Short exercise. Please reproduce every record, keeping each one exactly as written.

Modeling code records.
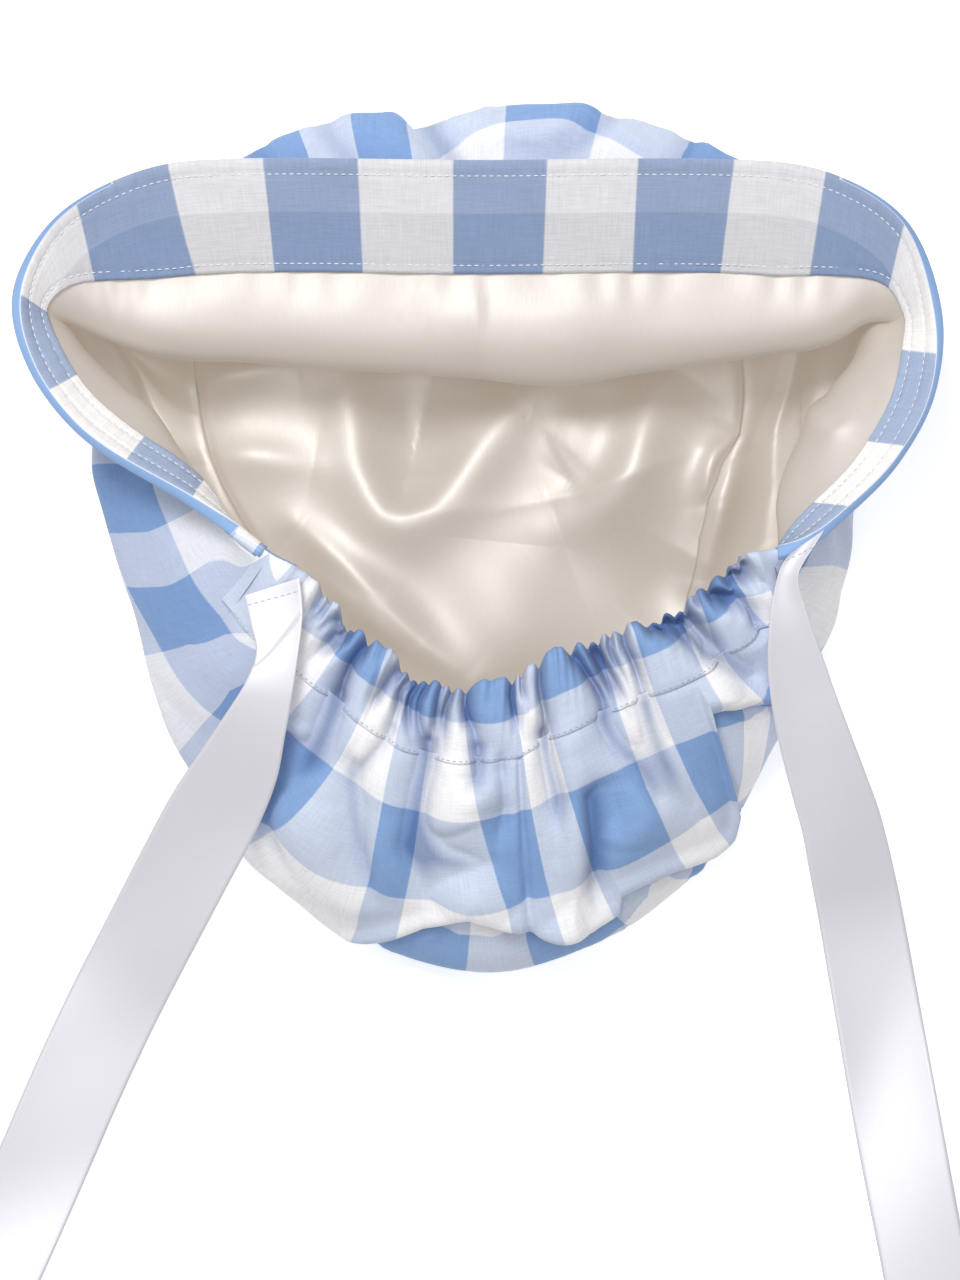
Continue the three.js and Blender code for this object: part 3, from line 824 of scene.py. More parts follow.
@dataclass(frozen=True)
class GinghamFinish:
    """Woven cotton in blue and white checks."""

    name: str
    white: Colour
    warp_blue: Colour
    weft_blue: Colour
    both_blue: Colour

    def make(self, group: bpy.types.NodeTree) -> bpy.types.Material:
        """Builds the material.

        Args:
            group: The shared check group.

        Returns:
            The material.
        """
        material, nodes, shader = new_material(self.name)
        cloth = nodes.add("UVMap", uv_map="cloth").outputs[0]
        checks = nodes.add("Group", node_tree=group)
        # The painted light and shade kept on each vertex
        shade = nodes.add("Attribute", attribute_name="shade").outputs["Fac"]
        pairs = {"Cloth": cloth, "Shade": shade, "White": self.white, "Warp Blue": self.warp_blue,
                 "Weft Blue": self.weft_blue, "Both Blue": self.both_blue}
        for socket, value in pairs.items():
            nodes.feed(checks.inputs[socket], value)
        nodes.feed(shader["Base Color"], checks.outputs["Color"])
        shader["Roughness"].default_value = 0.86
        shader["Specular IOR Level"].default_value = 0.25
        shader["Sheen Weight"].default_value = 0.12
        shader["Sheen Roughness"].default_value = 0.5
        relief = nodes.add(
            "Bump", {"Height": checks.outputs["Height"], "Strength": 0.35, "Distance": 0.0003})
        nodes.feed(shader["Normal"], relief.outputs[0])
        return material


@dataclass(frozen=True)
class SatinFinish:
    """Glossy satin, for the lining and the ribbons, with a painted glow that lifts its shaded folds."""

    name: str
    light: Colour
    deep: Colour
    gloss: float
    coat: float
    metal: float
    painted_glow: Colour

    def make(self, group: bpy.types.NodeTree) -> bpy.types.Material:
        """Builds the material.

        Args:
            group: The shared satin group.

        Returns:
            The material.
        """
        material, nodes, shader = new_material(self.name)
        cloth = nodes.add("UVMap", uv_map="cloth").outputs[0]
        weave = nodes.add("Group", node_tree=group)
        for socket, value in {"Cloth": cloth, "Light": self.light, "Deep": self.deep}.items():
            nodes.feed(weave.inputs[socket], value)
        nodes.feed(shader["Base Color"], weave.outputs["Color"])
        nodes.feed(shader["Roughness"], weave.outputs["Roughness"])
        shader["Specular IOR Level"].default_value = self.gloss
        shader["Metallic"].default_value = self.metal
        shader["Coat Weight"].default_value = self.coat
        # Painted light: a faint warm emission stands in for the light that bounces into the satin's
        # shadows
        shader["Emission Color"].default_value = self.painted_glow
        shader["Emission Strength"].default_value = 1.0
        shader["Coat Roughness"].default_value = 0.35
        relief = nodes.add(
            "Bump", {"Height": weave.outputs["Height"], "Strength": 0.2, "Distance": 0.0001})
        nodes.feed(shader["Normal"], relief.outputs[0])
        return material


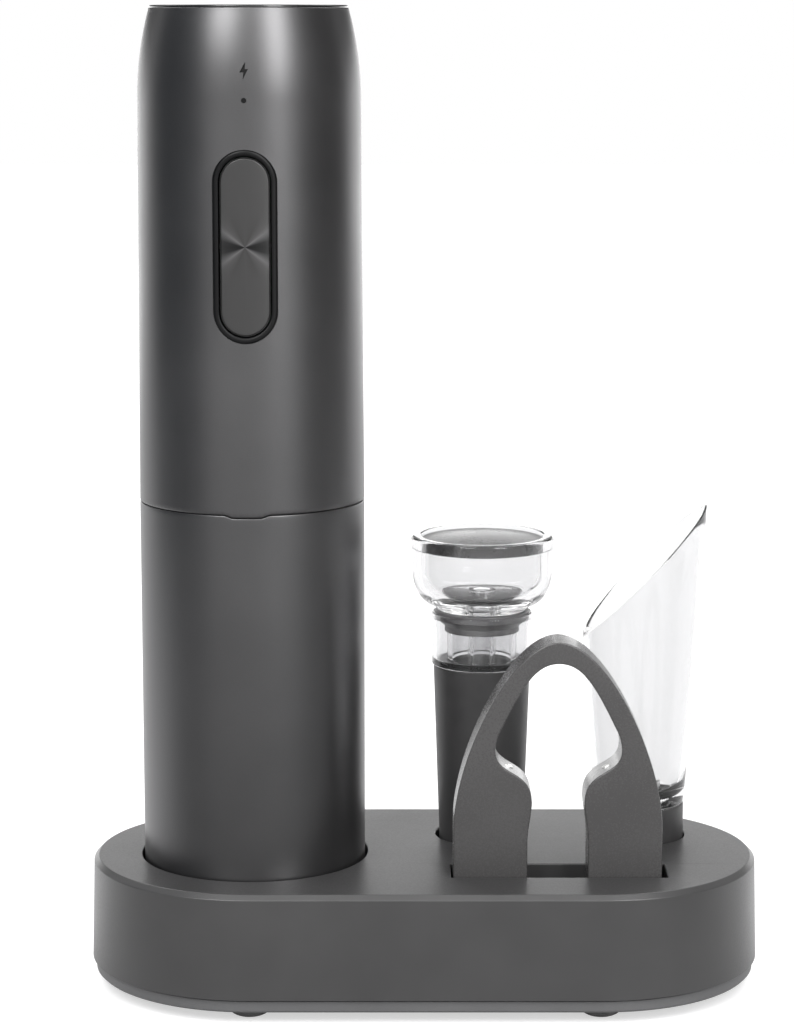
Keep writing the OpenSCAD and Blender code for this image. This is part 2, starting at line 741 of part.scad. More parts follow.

Exercise result.
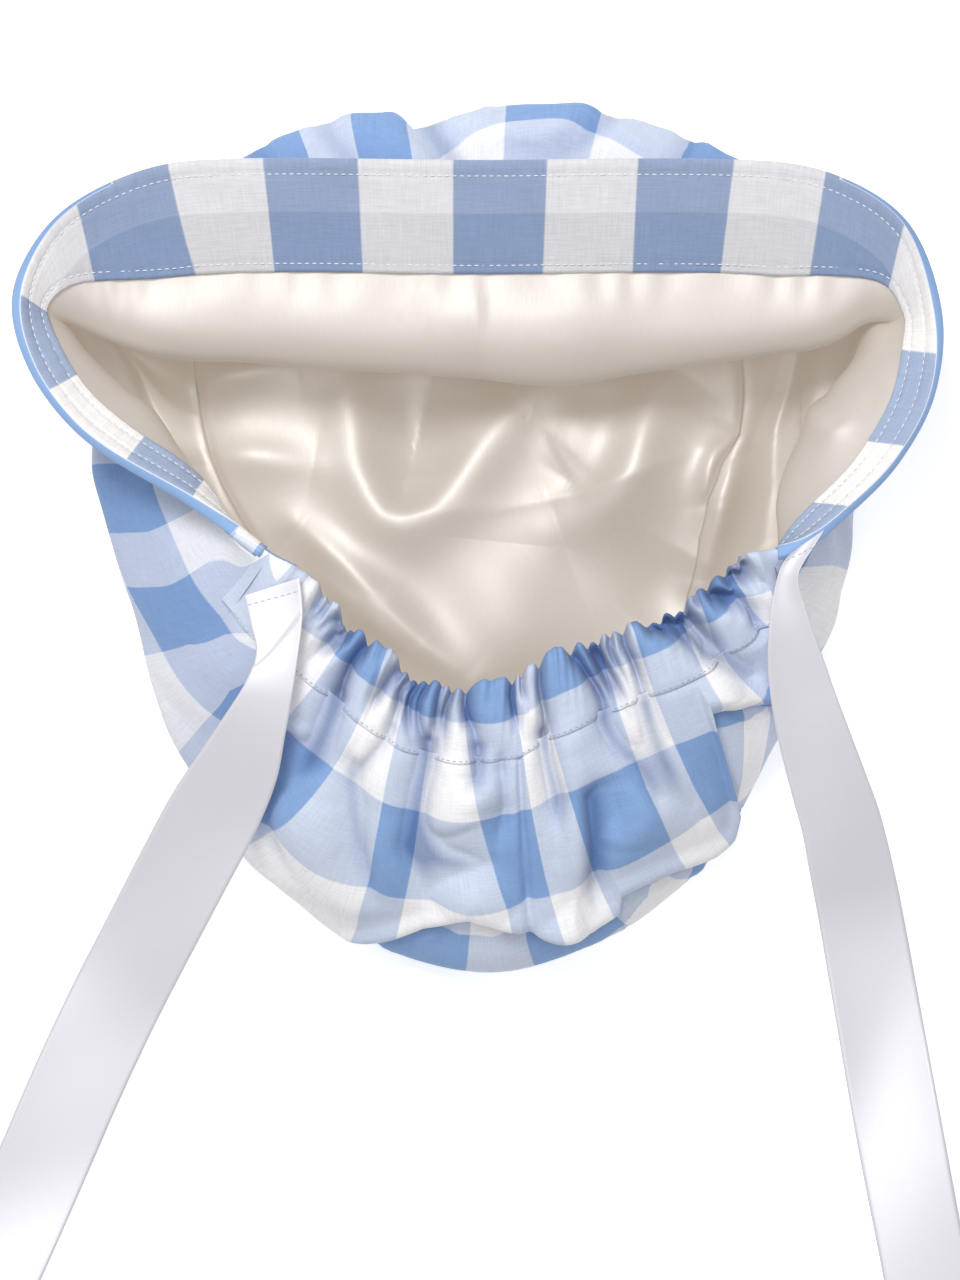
Continue the three.js and Blender code for this object: part 3, from line 824 of scene.py. More parts follow.
@dataclass(frozen=True)
class GinghamFinish:
    """Woven cotton in blue and white checks."""

    name: str
    white: Colour
    warp_blue: Colour
    weft_blue: Colour
    both_blue: Colour

    def make(self, group: bpy.types.NodeTree) -> bpy.types.Material:
        """Builds the material.

        Args:
            group: The shared check group.

        Returns:
            The material.
        """
        material, nodes, shader = new_material(self.name)
        cloth = nodes.add("UVMap", uv_map="cloth").outputs[0]
        checks = nodes.add("Group", node_tree=group)
        # The painted light and shade kept on each vertex
        shade = nodes.add("Attribute", attribute_name="shade").outputs["Fac"]
        pairs = {"Cloth": cloth, "Shade": shade, "White": self.white, "Warp Blue": self.warp_blue,
                 "Weft Blue": self.weft_blue, "Both Blue": self.both_blue}
        for socket, value in pairs.items():
            nodes.feed(checks.inputs[socket], value)
        nodes.feed(shader["Base Color"], checks.outputs["Color"])
        shader["Roughness"].default_value = 0.86
        shader["Specular IOR Level"].default_value = 0.25
        shader["Sheen Weight"].default_value = 0.12
        shader["Sheen Roughness"].default_value = 0.5
        relief = nodes.add(
            "Bump", {"Height": checks.outputs["Height"], "Strength": 0.35, "Distance": 0.0003})
        nodes.feed(shader["Normal"], relief.outputs[0])
        return material


@dataclass(frozen=True)
class SatinFinish:
    """Glossy satin, for the lining and the ribbons, with a painted glow that lifts its shaded folds."""

    name: str
    light: Colour
    deep: Colour
    gloss: float
    coat: float
    metal: float
    painted_glow: Colour

    def make(self, group: bpy.types.NodeTree) -> bpy.types.Material:
        """Builds the material.

        Args:
            group: The shared satin group.

        Returns:
            The material.
        """
        material, nodes, shader = new_material(self.name)
        cloth = nodes.add("UVMap", uv_map="cloth").outputs[0]
        weave = nodes.add("Group", node_tree=group)
        for socket, value in {"Cloth": cloth, "Light": self.light, "Deep": self.deep}.items():
            nodes.feed(weave.inputs[socket], value)
        nodes.feed(shader["Base Color"], weave.outputs["Color"])
        nodes.feed(shader["Roughness"], weave.outputs["Roughness"])
        shader["Specular IOR Level"].default_value = self.gloss
        shader["Metallic"].default_value = self.metal
        shader["Coat Weight"].default_value = self.coat
        # Painted light: a faint warm emission stands in for the light that bounces into the satin's
        # shadows
        shader["Emission Color"].default_value = self.painted_glow
        shader["Emission Strength"].default_value = 1.0
        shader["Coat Roughness"].default_value = 0.35
        relief = nodes.add(
            "Bump", {"Height": weave.outputs["Height"], "Strength": 0.2, "Distance": 0.0001})
        nodes.feed(shader["Normal"], relief.outputs[0])
        return material


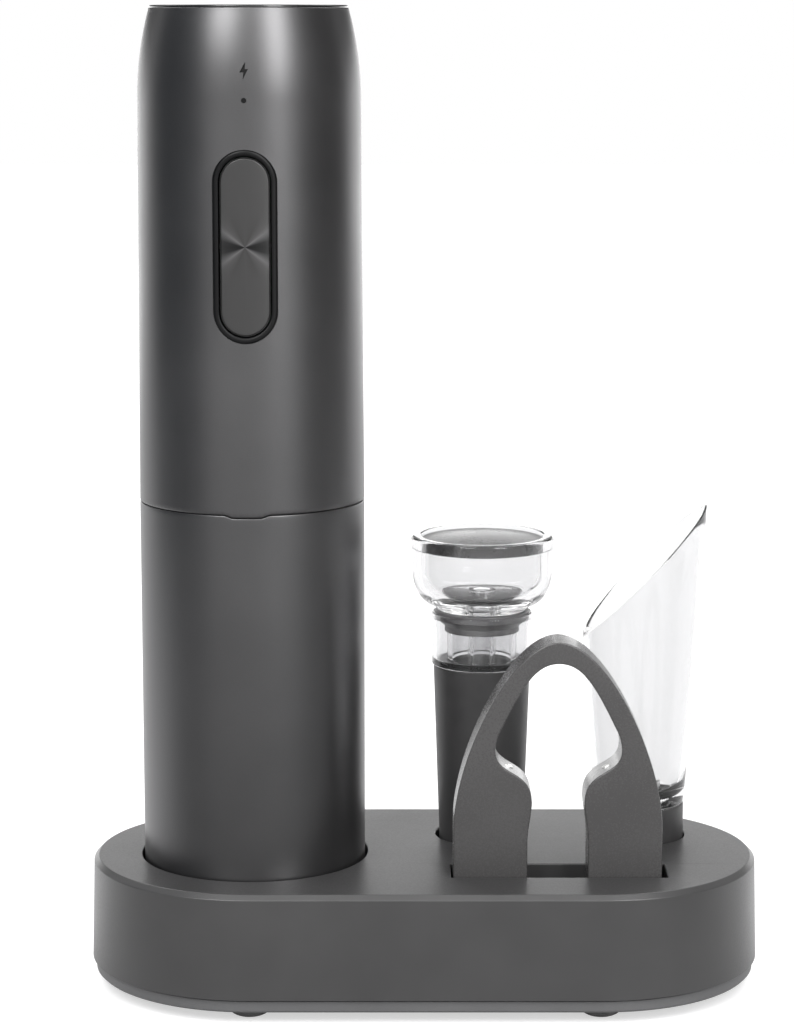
Keep writing the OpenSCAD and Blender code for this image. This is part 2, starting at line 741 of part.scad. More parts follow.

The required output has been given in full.